Last night I went to my next door neighbour’s for dinner and she invited me out for a walk she was going on the next morning. She said they were leaving at 8am, but I had nothing else planned and knew I’d just bum around in my pyjamas all day if I stayed in, so I decided to tag along.
We met up with two of her friends: the mother of one of my favourite students, whom I’ve met a few times already, and a lady who used to be the head of the local kindergarten (Mrs K). I’d never met her until today, but I immediately loved how animated and chatty she was. She’s very well-traveled, which apparently is rare for a lot of Japanese people, especially those who grow up in the countryside, and it’s amazing how different people are when they’re in tune with the rest of the world. I’ve found that the people I know who have never left Japan, i.e. everyone except one guy at the BOE, appear to be amused by my presence and rarely get past topics such as whether I can eat certain Japanese foods or how the weather in the UK compares to Aomori. I know they’re just trying to make conversation, but it’s really hard to just have a normal one that doesn’t involve what I think about such and such special Japanese thing. So it was really refreshing to just talk about stuff that’s happened in the news, and she told me about an awful bus crash that happened in Nagano, killing 14 passengers on a ski trip. Not the most joyful topic of conversation, but a welcome change from talking about how skillfully I can use chopsticks!!

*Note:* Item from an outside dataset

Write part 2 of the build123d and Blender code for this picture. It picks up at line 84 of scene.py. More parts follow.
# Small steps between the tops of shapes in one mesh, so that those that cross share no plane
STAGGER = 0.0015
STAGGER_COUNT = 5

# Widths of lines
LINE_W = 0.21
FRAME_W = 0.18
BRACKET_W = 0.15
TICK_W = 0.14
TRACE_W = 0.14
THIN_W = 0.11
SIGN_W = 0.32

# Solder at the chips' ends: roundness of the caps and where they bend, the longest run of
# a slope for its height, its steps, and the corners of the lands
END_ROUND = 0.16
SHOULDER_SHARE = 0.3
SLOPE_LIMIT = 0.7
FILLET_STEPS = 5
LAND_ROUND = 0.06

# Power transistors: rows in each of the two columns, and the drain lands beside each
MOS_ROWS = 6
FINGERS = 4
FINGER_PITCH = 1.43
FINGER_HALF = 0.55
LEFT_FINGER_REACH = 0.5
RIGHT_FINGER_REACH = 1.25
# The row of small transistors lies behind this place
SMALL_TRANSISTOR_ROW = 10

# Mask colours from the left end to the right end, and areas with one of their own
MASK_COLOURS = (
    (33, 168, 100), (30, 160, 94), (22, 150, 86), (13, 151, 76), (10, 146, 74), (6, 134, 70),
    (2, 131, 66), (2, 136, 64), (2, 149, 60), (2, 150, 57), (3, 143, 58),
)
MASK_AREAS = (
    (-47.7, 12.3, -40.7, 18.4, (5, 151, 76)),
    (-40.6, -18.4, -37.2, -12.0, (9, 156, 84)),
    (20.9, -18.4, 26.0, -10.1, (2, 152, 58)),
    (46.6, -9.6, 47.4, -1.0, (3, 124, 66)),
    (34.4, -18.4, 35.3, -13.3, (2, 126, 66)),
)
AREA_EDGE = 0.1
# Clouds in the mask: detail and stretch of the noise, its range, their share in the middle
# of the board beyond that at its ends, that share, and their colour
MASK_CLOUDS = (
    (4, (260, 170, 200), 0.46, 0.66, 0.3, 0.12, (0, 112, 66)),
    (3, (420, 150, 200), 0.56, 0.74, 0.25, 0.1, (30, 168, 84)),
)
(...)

It was a gorgeous morning, cloudy but calm, and the falling snow just made it more beautiful. We went round the back of Mrs K’s house, trudged up a steep hill and suddenly we were in the middle of the mountains. I would never have known this was a 15 minute walk from my apartment! They said the last time they took this route they encountered a 30-strong family of monkeys, and had to make a hasty U-turn to avoid any trouble… Luckily this didn’t happen when I went!

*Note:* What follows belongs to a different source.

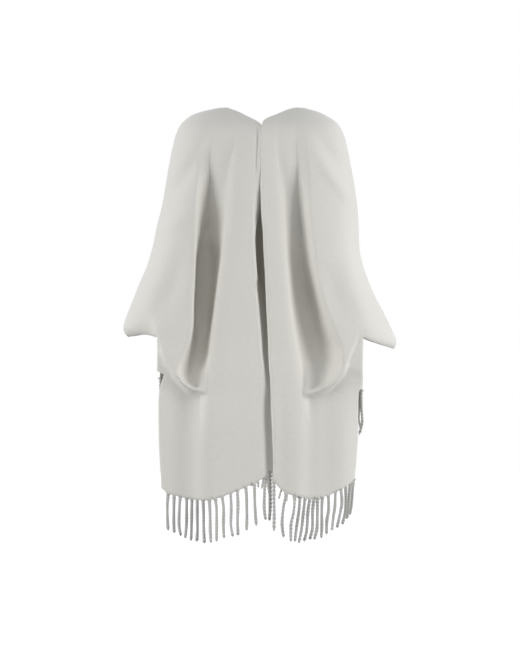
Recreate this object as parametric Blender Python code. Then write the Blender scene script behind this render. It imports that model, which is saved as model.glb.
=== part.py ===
"""An open-fronted fringed poncho of heavy wool cloth, filled out as it hangs when worn.

Frame: the front faces -Y, +X is the viewer's right, +Z is up. The origin is midway between the two points where
the neckline crosses the shoulders, so the whole garment hangs below it. Every table is in millimetres, and a "drop"
is a distance below the origin.
"""
import math

import bmesh
import bpy
import numpy as np

MM = 0.001

# Driving sizes
WALL = 2.4  # thickness of the cloth
SEAM_GAP = 0.3  # between two pieces that meet
CUFF_DROP = 520  # where the wings end
SECTION_POWER = 3.0  # how square a level section is: 2 is an ellipse
WING_PINCH = 0.42  # how much thinner a wing is at its middle than the body's curve would make it
TUCK = 9  # how far the deep fold reaches behind each of its edges
FLOOR_POWER = 2.6  # how flat the deep fold's floor is
LIP = 0.12  # how proud the sharp edge stands, as a share of the fold's depth
FRONT, BACK = -1, 1
LEFT, RIGHT = -1, 1

# Fringe
STRAND_LENGTH = 96
STRAND_WIDTH = 5.5
STRAND_PITCH = 14.6
STRAND_STEPS = 4
HEADING = 6  # height of the strip that the strands hang from
HEADING_GAP = 0.7  # between a sloping hem and its strip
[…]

Mrs K invited us back to her house, and it’s probably the most lavish house I’ve had the pleasure of visiting in Japan. She had obviously done well for herself, and her house was beautifully decorated with rows of plants and pictures hanging on the wall; most looked liked souvenirs from her travels, including Mont Saint-Michel and Neuschwanstein Castle. We stuck our legs under the kotatsu, drinking Kona coffee and eating fancy chocolate biscuits from the UK. She said she’d make me a monkey out of socks (the one she already made was very cute) as a good luck charm for the year, and gave me one of those fancy oranges with a padded net protector thing. I ate it when I got home and it was probably the best orange I’ve ever had, so now I finally understand why people pay so much money just for a bit of fruit. Although I’m not sure if I’m willing to shell out 5 quid for that just yet. Maybe when I’m rich and retired…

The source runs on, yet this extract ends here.